Nearly three months after the deadly collapse, the bodies of two victims – José Ponce Arreola, from Mexico, and Quinnyon Wimberly, from New Orleans – still remain inside the wreckage.

After Delmer Joel Ramírez Palma was deported just days after Thanksgiving, the Hard Rock ruins serve as a stunning visual reminder of the precarious situation of undocumented workers who hold a unique place in the history of post-Hurricane Katrina New OrleansHaving helped rebuild New Orleans and much of the surrounding region after the hurricane, they now face being hounded out of the place many of them call home.

Ramírez Palma, an undocumented construction worker at the Hard Rock, had tried to warn supervisors of construction safety concerns but was ordered to ignore the issues, according to his lawyers and family.
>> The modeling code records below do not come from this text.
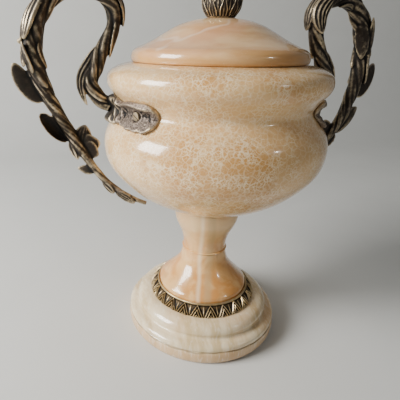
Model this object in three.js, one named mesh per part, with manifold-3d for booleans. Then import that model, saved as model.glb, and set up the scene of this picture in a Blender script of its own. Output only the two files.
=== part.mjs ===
// A covered mantel urn: turned onyx foot, stem, bowl and lid, with cast brass mounts.
// Millimetres, +Z up. The origin is on the table, at the middle of the foot.
// The two handles stand out along -X and +X. Nothing moves: the lid only rests in the mouth.

import * as THREE from 'three';
import { mergeVertices } from 'three/addons/utils/BufferGeometryUtils.js';
import Module from 'manifold-3d';

const wasm = await Module();
wasm.setup();

// ---------------------------------------------------------------- driving dimensions

const SEAT = 0.3;            // clearance left where one piece rests on another
const TURNED_SIDES = 26;     // sides of the large turned pieces
const SLIM_SIDES = 24;       // sides of the slimmer turned pieces

// Foot: a straight band, a lower torus, a soft hollow and an upper torus.
const SOLE_RADIUS = 103.4;
const BAND_RADIUS = 106.8;
const BAND_HEIGHT = 18.5;
const HOLLOW_RADIUS = 92.6;
const HOLLOW_HEIGHT = 34;
const FOOT_TOP_RADIUS = 75.5;
const FOOT_HEIGHT = 49.2;

// Stem: bell, slim waist with a bead, and a cup under the bowl.
const BELL_RADIUS = 61.6;
const BELL_HEIGHT = 68;
const WAIST_RADIUS = 29.6;
const WAIST_HEIGHT = 124;
const CUP_RADIUS = 44;
const STEM_TOP = 184;

// Bowl.
const BOWL_BOTTOM = STEM_TOP + SEAT;
const BELLY_RADIUS = 136;
const BELLY_HEIGHT = 272;
const NECK_RADIUS = 114.8;
const NECK_HEIGHT = 314;
const RIM_RADIUS = 131;
const RIM_HEIGHT = 345;
const LAND_RADIUS = 101.2;   // outer edge of the flat land that the lid rests on
const MOUTH_RADIUS = 92;
const BOWL_TOP = 364;
const BOWL_WALL = 12;

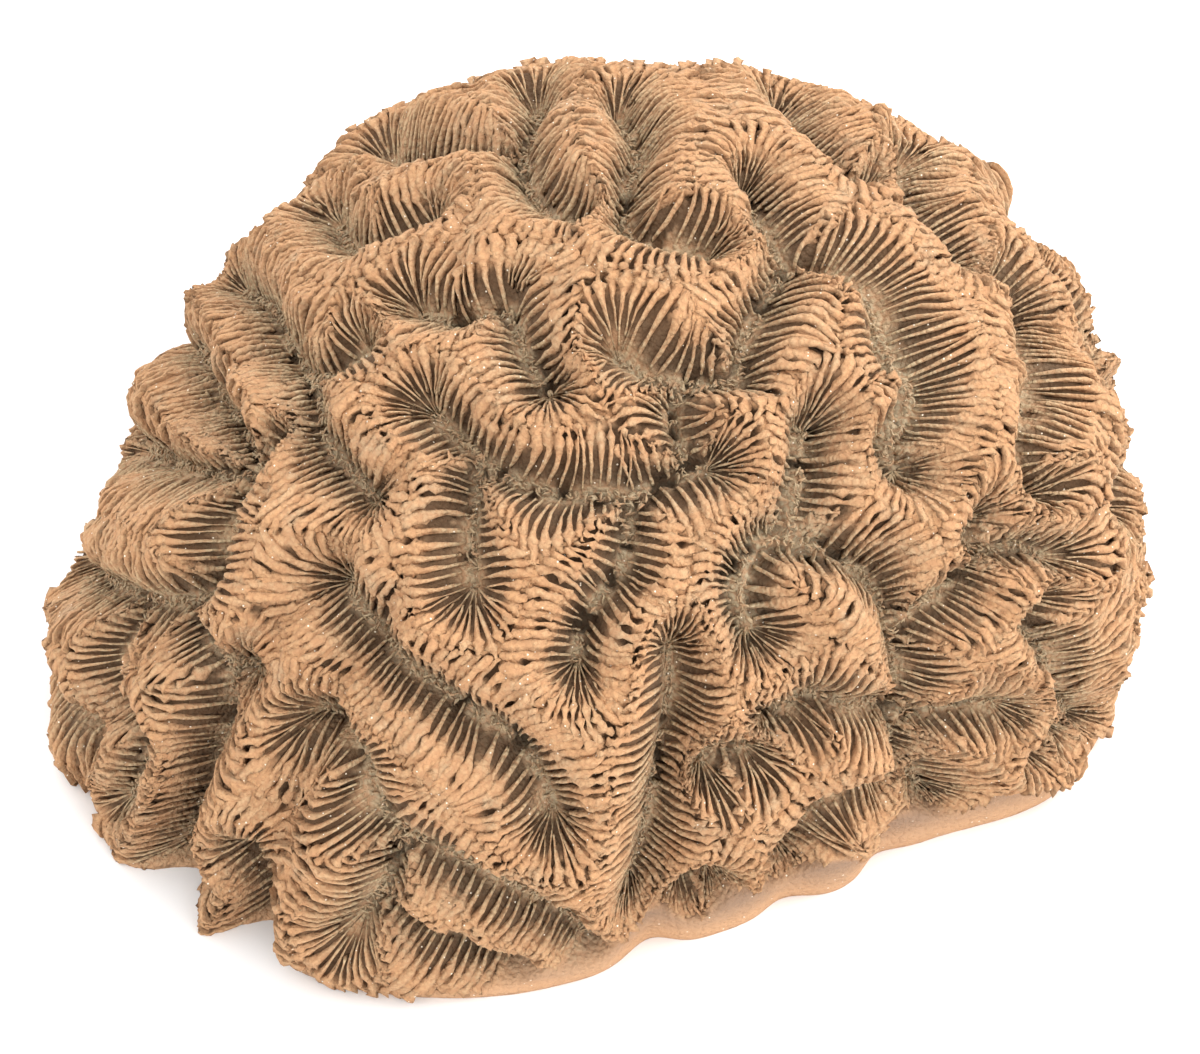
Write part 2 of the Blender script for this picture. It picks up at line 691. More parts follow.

Two days after being seriously injured in the collapse, he was detained by Immigration and Customs Enforcement (Ice) and subsequently deported to Honduras, against the protests of immigration advocates and the head of a state labor agency. He had lived in New Orleans for 18 years.

For many New Orleanians, the treatment of Ramírez Palma was both a stinging rebuff to the contributions of undocumented immigrants in New Orleans over the years, and yet another example in a long history of Latinx worker abuse in the city.